We know that others in the IIS community have testing strategies as well. One IIS developed by a public health agency and in use in nearly 20 jurisdictions has an elaborate Excel spreadsheet that can be used to generate test data for import into the IIS. Because the test data can be repeatedly modified and reloaded this provides some reasonable support for re-testing the rules when they change. Likely other IIS vendors have similar proprietary tools to support testing as well.

The American Immunization Registry Association (AIRA) also has a long tradition of thinking about issues related to immunization algorithm testing and has had several programs over the years to assess IIS adherence to ACIP clinical guidelines with a particular interest in promoting more uniformity in IIS performance across the country. This effort started with a small project to develop a tool to compare IIS algorithm results which grew out of an open source immunization algorithm project at Texas Children's Hospital. The test tool initially compared results from one or more IIS against the expected result that a user might indicate.

Around the same time, AIRA, CDC and the National Institute of Standards and Technology (NIST) began a project to create a more generic test tool called the Forecasting for Immunization Test Suite (FITS) that allows anyone to enter or import (in CDC CDSi test case format) test cases into the tool and execute the test cases against a CDS service. The user has the ability to point the test tool at a valid service end-point and can address any one of a half-dozen types of services, including HLN's ICE and other CDS systems popular in the IIS community.

But AIRA has not stopped there. It has begun a program to test and eventually validate the compliance of IIS with the CDC CDSi Logic Specification as part of its broader measurement and improvement strategy. AIRA has developed an Aggregate Analysis Reporting Tool (AART) which incorporates FITS and uses its ability to generate an HL7 version 2 query, the type required by IIS to support Meaningful Use, and interpret the immunization recommendations and forecast returned by the IIS in the response. While not all IIS are capable of this functionality, and there may be some limitations due to limitations in the HL7 query/response specification itself, this is an attempt to introduce some standardization into how at least IIS immunization CDS can be tested, based on a more generic tool that can be used by any system that uses one of the supported CDS services.

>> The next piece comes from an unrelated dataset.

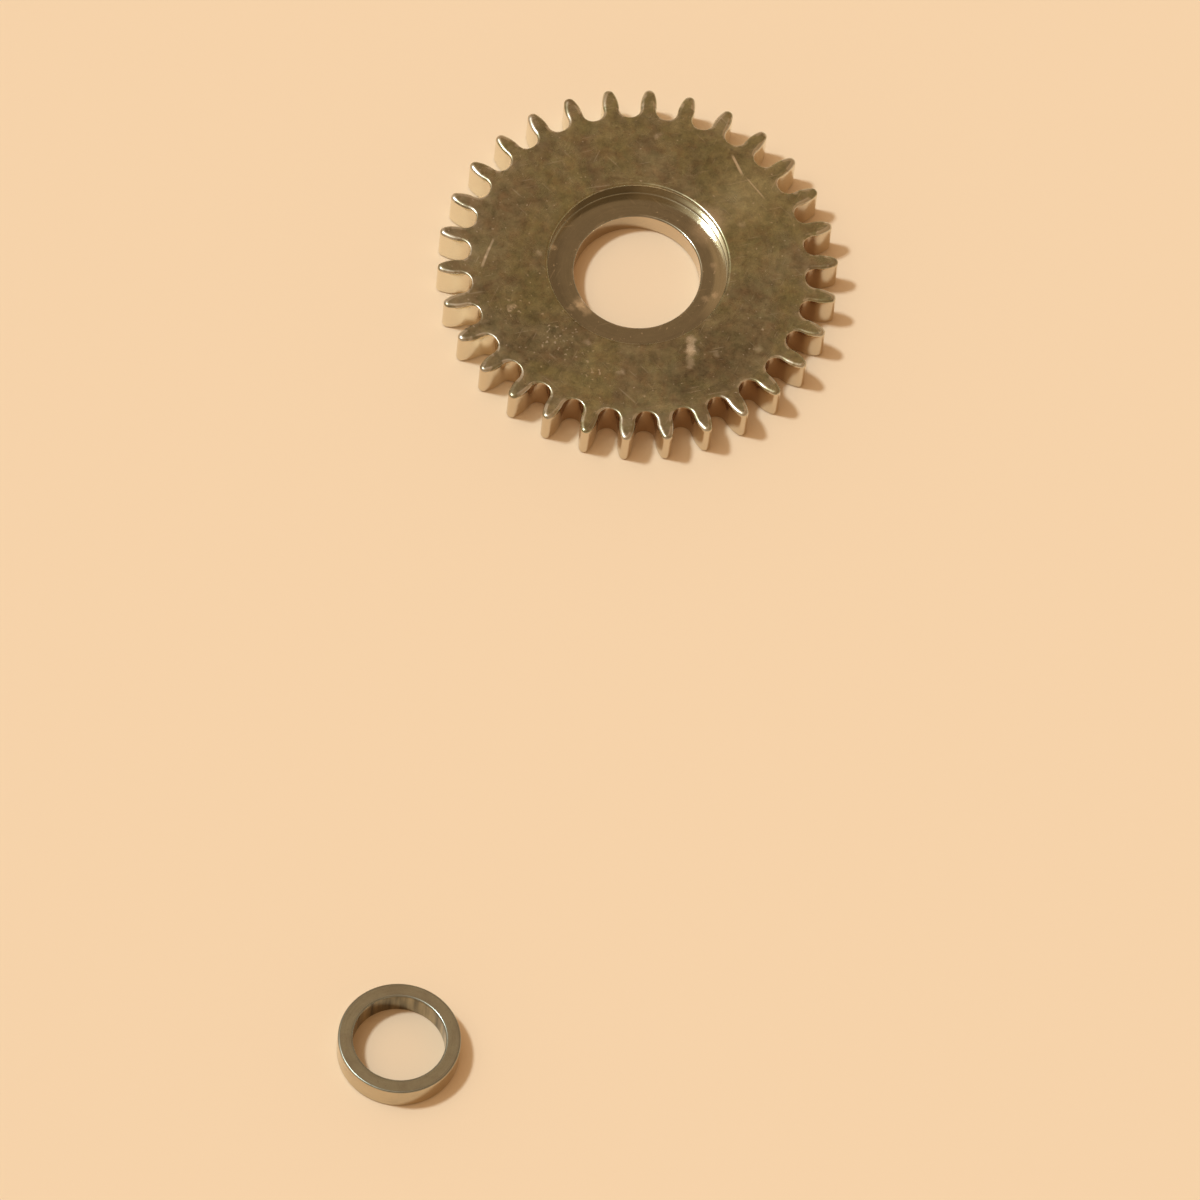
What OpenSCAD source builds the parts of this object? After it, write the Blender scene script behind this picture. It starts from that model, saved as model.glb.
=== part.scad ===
// Crown wheel of a hand-wound wristwatch, and the loose core that it turns on.
// The wheel lies flat with its recess up: the axis of its bore is the Z axis
// and its underside is the plane z = 0. The core lies on the same plane, in
// front of the wheel and a little to its left.

/* [Teeth] */
// Number of teeth
teeth = 30; // [28:1:33]
// Diameter over the tooth tips
tip_d = 6.0; // [5.8:0.05:6.3]
// Height of a tooth from root to tip
tooth_h = 0.49; // [0.44:0.01:0.52]
// Radius of the round bottom of the gap between two teeth
gap_r = 0.16; // [0.15:0.005:0.175]
// Radius of the curved flank of a tooth
flank_r = 0.55; // [0.5:0.01:0.7]
// Angle from the right-hand side round to the first tooth
first_tooth = 8.3; // [0:0.1:12]

/* [Wheel] */
// Thickness of the wheel
wheel_t = 0.64; // [0.5:0.01:0.9]
// Diameter of the bore that turns on the core
bore_d = 1.90; // [1.8:0.01:2.2]
// Diameter of the recess for the head of the screw
recess_d = 2.70; // [2.5:0.05:3.6]
// Depth of the recess
recess_depth = 0.25; // [0.14:0.01:0.35]
// Chamfer round the mouth of the recess
recess_chamfer = 0.04; // [0.02:0.005:0.08]
// Broken edge on the tooth tips and at both ends of the bore
wheel_edge = 0.03; // [0.01:0.005:0.05]

/* [Core] */
// Diameter of the screw hole through the core
core_hole_d = 1.38; // [1.1:0.01:1.5]
// Gap between core and bore all round when the core is in place
running_gap = 0.04; // [0.02:0.005:0.08]
// Height that the core stands above the recess floor when in place
endshake = 0.03; // [0.01:0.005:0.08]
// Chamfer on the edges of the core
core_edge = 0.04; // [0.02:0.005:0.05]
// Distance that the core lies to the left of the bore axis
core_left = 2.2; // [0:0.1:6]
// Distance that the core lies in front of the bore axis
core_front = 13.3; // [8:0.1:20]

/* [Hidden] */
steel = "#70664a";

tip_r = tip_d / 2;
bore_r = bore_d / 2;
recess_r = recess_d / 2;
web_t = wheel_t - recess_depth;
pitch = 360 / teeth;

// The gap is a round groove midway between two teeth.
gap_at = tip_r - tooth_h + gap_r;
// The flank meets the groove in a shallow corner, this much inside tangent.
flank_bite = 0.002;
flank_reach = gap_r + flank_r - flank_bite;
// Centre of the arc that makes the left flank of a tooth pointing along X.
flank_x = gap_at * cos(pitch / 2) + flank_reach * sin(pitch / 2);
flank_y = gap_at * sin(pitch / 2) - flank_reach * cos(pitch / 2);
// The disc under the teeth ends where groove and flank meet.
foot_r = sqrt(gap_at * gap_at + gap_r * gap_r);

core_r = bore_r - running_gap;
core_hole_r = core_hole_d / 2;
core_h = web_t + endshake;

round_fn = 180;
arc_fn = 120;
clear = 0.5;

// One tooth pointing along X: the lens where its two flank arcs cross.
module tooth_outline() {
    intersection() {
        translate([flank_x, flank_y]) circle(r = flank_r, $fn = arc_fn);
        translate([flank_x, -flank_y]) circle(r = flank_r, $fn = arc_fn);
    }
}

module toothed_outline() {
    difference() {
        union() {
            circle(r = foot_r, $fn = round_fn);
            for (i = [0:teeth - 1])
                rotate(first_tooth + i * pitch)
                    tooth_outline();
        }
        for (i = [0:teeth - 1])
            rotate(first_tooth + (i + 0.5) * pitch)
                translate([gap_at, 0])
                    circle(r = gap_r, $fn = arc_fn);
    }
}

// The turned blank before the teeth are cut, with its bore and recess.
module blank() {
    rotate_extrude($fn = round_fn)
        polygon([
            [bore_r + wheel_edge, 0],
            [tip_r - wheel_edge, 0],
            [tip_r, wheel_edge],
            [tip_r, wheel_t - wheel_edge],
            [tip_r - wheel_edge, wheel_t],
            [recess_r + recess_chamfer, wheel_t],
            [recess_r, wheel_t - recess_chamfer],
            [recess_r, web_t],
            [bore_r + wheel_edge, web_t],
            [bore_r, web_t - wheel_edge],
            [bore_r, wheel_edge]
        ]);
}

module crown_wheel() {
    color(steel)
    intersection() {
        blank();
        translate([0, 0, -clear])
            linear_extrude(height = wheel_t + 2 * clear)
                toothed_outline();
    }
}

module crown_wheel_core() {
    color(steel)
    translate([-core_left, -core_front, 0])
        rotate_extrude($fn = round_fn)
            polygon([
                [core_hole_r + core_edge, 0],
                [core_r - core_edge, 0],
                [core_r, core_edge],
                [core_r, core_h - core_edge],
                [core_r - core_edge, core_h],
                [core_hole_r + core_edge, core_h],
                [core_hole_r, core_h - core_edge],
                [core_hole_r, core_edge]
            ]);
}

crown_wheel();
crown_wheel_core();
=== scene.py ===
import bpy
import numpy as np
from mathutils import Matrix, Vector


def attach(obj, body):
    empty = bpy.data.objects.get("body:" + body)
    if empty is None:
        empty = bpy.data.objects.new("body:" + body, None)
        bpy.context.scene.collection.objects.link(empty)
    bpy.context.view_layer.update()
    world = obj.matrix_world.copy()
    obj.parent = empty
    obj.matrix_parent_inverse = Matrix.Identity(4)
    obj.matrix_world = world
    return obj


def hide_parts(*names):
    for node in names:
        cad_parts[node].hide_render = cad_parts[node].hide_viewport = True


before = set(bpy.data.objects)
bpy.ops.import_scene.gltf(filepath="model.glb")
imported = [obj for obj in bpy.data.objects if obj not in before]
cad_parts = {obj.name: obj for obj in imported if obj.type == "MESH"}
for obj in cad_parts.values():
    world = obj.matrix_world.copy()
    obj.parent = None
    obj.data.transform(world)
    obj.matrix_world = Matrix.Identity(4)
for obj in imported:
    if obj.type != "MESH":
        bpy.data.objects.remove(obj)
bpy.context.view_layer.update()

# ---------------------------------------------------------------------------
# The crown wheel: one piece of hardened steel, turned as a blank with its bore
# and screw recess, cut with thirty round-ended teeth, then deburred and
# polished flat on top. Its sizes are in millimetres.
mm = 0.001
teeth = 30
first_tooth = np.radians(8.3)
pitch = 2 * np.pi / teeth
tip_r, root_r = 3.0, 2.51
gap_r, flank_r, nose_r = 0.16, 0.55, 0.082
wheel_t, web_t = 0.64, 0.39
bore_r, recess_r = 0.95, 1.35
# Out to here the level faces run in round rings, and beyond it they follow the teeth.
face_r = 2.36
# Polishing has rolled the top edge of the teeth in and down, least at the gap roots.
roll_in, roll_down, root_roll = 0.064, 0.046, 0.14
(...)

There is one additional effort worth mentioning. The Agency for Healthcare Research and Quality (AHRQ) is funding a project called CDS Connect. The goal of the project is to "demonstrate how evidence-based care can be more rapidly incorporated into clinical practice through interoperable decision support." Part of the focus is on promoting the use of techniques for CDS rule authoring that promotes interoperability, like HL7's Clinical Quality Language (CQL), and providing a mechanism to distribute CDS artifacts for re-use through an online repository (our ICE knowledge artifacts are in this repository now). But another part of the project centers around the development of an open source authoring tool that can be used to create and test CQL artifacts. While the tool does have limitations as it is in its early stages of development it may prove to be a useful resource for CQL-relevant CDS projects.

Conclusion

Folks are tired of hearing this, but in many ways it does come down to standards. Test tools like the ones described in this article can be generalized to work with different CDS artifacts within the same domain, or even different domains. But for that to work, the artifacts need to be expressed in a portable, standards-based language like CQL, and that language must be robust and feature-rich enough to allow the expression of both simple and complex rules. Emerging standards, like Object Management Group's (OMG) Decision Model and Notification (DMN) specification and shareable clinical pathways, and the tools that support it, provide another potential standard around which more uniformity and portability of CDS artifacts might be organized. But it will take more than that; the articulation of test cases themselves also needs to be standardized so that they, too, can be portable across systems and domains.